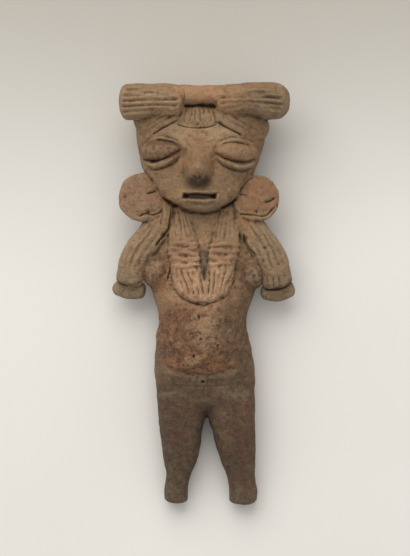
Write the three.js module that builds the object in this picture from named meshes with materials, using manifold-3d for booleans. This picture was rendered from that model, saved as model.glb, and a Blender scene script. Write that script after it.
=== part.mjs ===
// A small terracotta figurine of a standing woman: solid clay, modelled by hand and fired in one
// piece. It can't stand, so it lies on its back, on the flats that the board left in the soft clay.
//
// Millimetres. +Y runs from the heels to the top of the headdress, +X to the right of someone who
// looks at the figure's front, and +Z up, out of that front. Every size below is taken from the
// heels (up), the middle line (across) and the board (out). The finished part has its origin on
// the board, in the middle of the figure's footprint.
import * as THREE from "three";
import { mergeVertices } from "three/addons/utils/BufferGeometryUtils.js";
import Module from "manifold-3d";

const wasm = await Module();
wasm.setup();

const OUT = new THREE.Vector3(0, 0, 1);
const CLAY_COLOUR = 0x8a6c52;

// Outlines, one line for each height: the left and right edges, the front and the back.
const TORSO = [
  { up: 25.2, left: -12.6, right: 14.4, front: 11.0, back: 0.4 },
  { up: 30, left: -13.9, right: 15.1, front: 12.7, back: -0.1 },
  { up: 39, left: -14.8, right: 15.2, front: 13.4, back: -0.5 },
  { up: 47, left: -14.4, right: 14.0, front: 15.0, back: -0.4 },
  { up: 55, left: -13.5, right: 12.5, front: 15.4, back: 0.1 },
  { up: 63, left: -15.6, right: 15.0, front: 14.4, back: 0.7 },
  { up: 71, left: -17.2, right: 16.6, front: 13.6, back: 0.9 },
  { up: 78, left: -15.2, right: 14.4, front: 12.4, back: 0.9 },
  { up: 86, left: -10.8, right: 10.0, front: 10.9, back: 0.6 },
  { up: 95, left: -10.0, right: 9.2, front: 10.4, back: 0.4 },
];
const LEFT_LEG = [
  { up: 0.9, left: -11.7, right: -4.9, front: 6.9, back: 0.8 },
  { up: 3.4, left: -12.1, right: -4.9, front: 7.4, back: 0.5 },
  { up: 8.5, left: -11.4, right: -4.0, front: 8.2, back: 0.5 },
  { up: 12, left: -12.1, right: -2.5, front: 9.4, back: 0.3 },
  { up: 18, left: -12.9, right: -1.0, front: 11.2, back: 0.2 },
  { up: 22, left: -13.3, right: -0.5, front: 12.0, back: 0.1 },
  { up: 25.6, left: -13.8, right: 0.4, front: 12.6, back: 0.1 },
  { up: 36, left: -14.3, right: 0.6, front: 13.2, back: 0.3 },
];
const RIGHT_LEG = [
  { up: 0.1, left: 7.6, right: 15.2, front: 6.9, back: 0.8 },
  { up: 3.4, left: 7.3, right: 15.8, front: 7.4, back: 0.5 },
  { up: 8.5, left: 6.4, right: 15.1, front: 8.2, back: 0.5 },
  { up: 12, left: 5.0, right: 15.2, front: 9.4, back: 0.3 },
  { up: 18, left: 3.1, right: 15.3, front: 11.2, back: 0.2 },
  { up: 22, left: 2.1, right: 15.3, front: 12.0, back: 0.1 },
  { up: 25.6, left: 0.9, right: 15.3, front: 12.6, back: 0.1 },
  { up: 36, left: 0.3, right: 15.1, front: 13.2, back: 0.3 },
];
const HEAD = [
  { up: 86.9, left: -3.8, right: 2.0, front: 15.4, back: 6.4 },
  { up: 87.9, left: -6.2, right: 4.2, front: 16.6, back: 4.4 },
  { up: 89.4, left: -9.6, right: 7.1, front: 17.3, back: 3.0 },
  { up: 90.9, left: -12.1, right: 9.3, front: 17.5, back: 2.2 },
  { up: 93.3, left: -14.3, right: 11.2, front: 17.4, back: 1.2 },
  { up: 96.2, left: -16.4, right: 13.4, front: 17.1, back: 0.5 },
  { up: 99.2, left: -18.2, right: 15.2, front: 17.0, back: 0.0 },
  { up: 104.5, left: -19.6, right: 17.1, front: 16.9, back: -0.5 },
  { up: 108, left: -20.2, right: 18.1, front: 16.9, back: -0.6 },
  { up: 114, left: -20.5, right: 18.4, front: 16.4, back: -0.5 },
  { up: 121, left: -20.4, right: 18.2, front: 15.4, back: 0.4 },
];
const SLAB_WAIST = 0.42; // where a slab is widest, as a share of its depth from the back
const TRUNK_FLATNESS = 2.5;
const FACE_FLATNESS = 3.6;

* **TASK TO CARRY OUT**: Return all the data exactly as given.

* **TASK RESULT**:
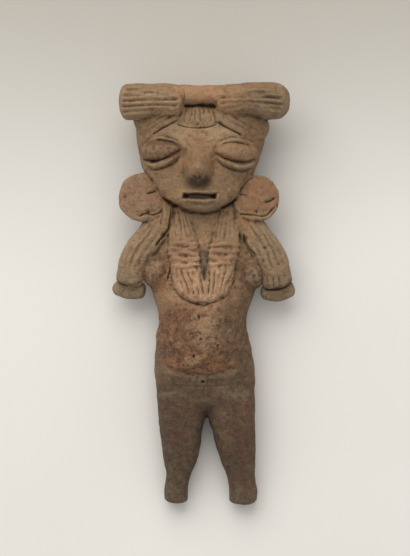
Write the three.js module that builds the object in this picture from named meshes with materials, using manifold-3d for booleans. This picture was rendered from that model, saved as model.glb, and a Blender scene script. Write that script after it.
=== part.mjs ===
// A small terracotta figurine of a standing woman: solid clay, modelled by hand and fired in one
// piece. It can't stand, so it lies on its back, on the flats that the board left in the soft clay.
//
// Millimetres. +Y runs from the heels to the top of the headdress, +X to the right of someone who
// looks at the figure's front, and +Z up, out of that front. Every size below is taken from the
// heels (up), the middle line (across) and the board (out). The finished part has its origin on
// the board, in the middle of the figure's footprint.
import * as THREE from "three";
import { mergeVertices } from "three/addons/utils/BufferGeometryUtils.js";
import Module from "manifold-3d";

const wasm = await Module();
wasm.setup();

const OUT = new THREE.Vector3(0, 0, 1);
const CLAY_COLOUR = 0x8a6c52;

// Outlines, one line for each height: the left and right edges, the front and the back.
const TORSO = [
  { up: 25.2, left: -12.6, right: 14.4, front: 11.0, back: 0.4 },
  { up: 30, left: -13.9, right: 15.1, front: 12.7, back: -0.1 },
  { up: 39, left: -14.8, right: 15.2, front: 13.4, back: -0.5 },
  { up: 47, left: -14.4, right: 14.0, front: 15.0, back: -0.4 },
  { up: 55, left: -13.5, right: 12.5, front: 15.4, back: 0.1 },
  { up: 63, left: -15.6, right: 15.0, front: 14.4, back: 0.7 },
  { up: 71, left: -17.2, right: 16.6, front: 13.6, back: 0.9 },
  { up: 78, left: -15.2, right: 14.4, front: 12.4, back: 0.9 },
  { up: 86, left: -10.8, right: 10.0, front: 10.9, back: 0.6 },
  { up: 95, left: -10.0, right: 9.2, front: 10.4, back: 0.4 },
];
const LEFT_LEG = [
  { up: 0.9, left: -11.7, right: -4.9, front: 6.9, back: 0.8 },
  { up: 3.4, left: -12.1, right: -4.9, front: 7.4, back: 0.5 },
  { up: 8.5, left: -11.4, right: -4.0, front: 8.2, back: 0.5 },
  { up: 12, left: -12.1, right: -2.5, front: 9.4, back: 0.3 },
  { up: 18, left: -12.9, right: -1.0, front: 11.2, back: 0.2 },
  { up: 22, left: -13.3, right: -0.5, front: 12.0, back: 0.1 },
  { up: 25.6, left: -13.8, right: 0.4, front: 12.6, back: 0.1 },
  { up: 36, left: -14.3, right: 0.6, front: 13.2, back: 0.3 },
];
const RIGHT_LEG = [
  { up: 0.1, left: 7.6, right: 15.2, front: 6.9, back: 0.8 },
  { up: 3.4, left: 7.3, right: 15.8, front: 7.4, back: 0.5 },
  { up: 8.5, left: 6.4, right: 15.1, front: 8.2, back: 0.5 },
  { up: 12, left: 5.0, right: 15.2, front: 9.4, back: 0.3 },
  { up: 18, left: 3.1, right: 15.3, front: 11.2, back: 0.2 },
  { up: 22, left: 2.1, right: 15.3, front: 12.0, back: 0.1 },
  { up: 25.6, left: 0.9, right: 15.3, front: 12.6, back: 0.1 },
  { up: 36, left: 0.3, right: 15.1, front: 13.2, back: 0.3 },
];
const HEAD = [
  { up: 86.9, left: -3.8, right: 2.0, front: 15.4, back: 6.4 },
  { up: 87.9, left: -6.2, right: 4.2, front: 16.6, back: 4.4 },
  { up: 89.4, left: -9.6, right: 7.1, front: 17.3, back: 3.0 },
  { up: 90.9, left: -12.1, right: 9.3, front: 17.5, back: 2.2 },
  { up: 93.3, left: -14.3, right: 11.2, front: 17.4, back: 1.2 },
  { up: 96.2, left: -16.4, right: 13.4, front: 17.1, back: 0.5 },
  { up: 99.2, left: -18.2, right: 15.2, front: 17.0, back: 0.0 },
  { up: 104.5, left: -19.6, right: 17.1, front: 16.9, back: -0.5 },
  { up: 108, left: -20.2, right: 18.1, front: 16.9, back: -0.6 },
  { up: 114, left: -20.5, right: 18.4, front: 16.4, back: -0.5 },
  { up: 121, left: -20.4, right: 18.2, front: 15.4, back: 0.4 },
];
const SLAB_WAIST = 0.42; // where a slab is widest, as a share of its depth from the back
const TRUNK_FLATNESS = 2.5;
const FACE_FLATNESS = 3.6;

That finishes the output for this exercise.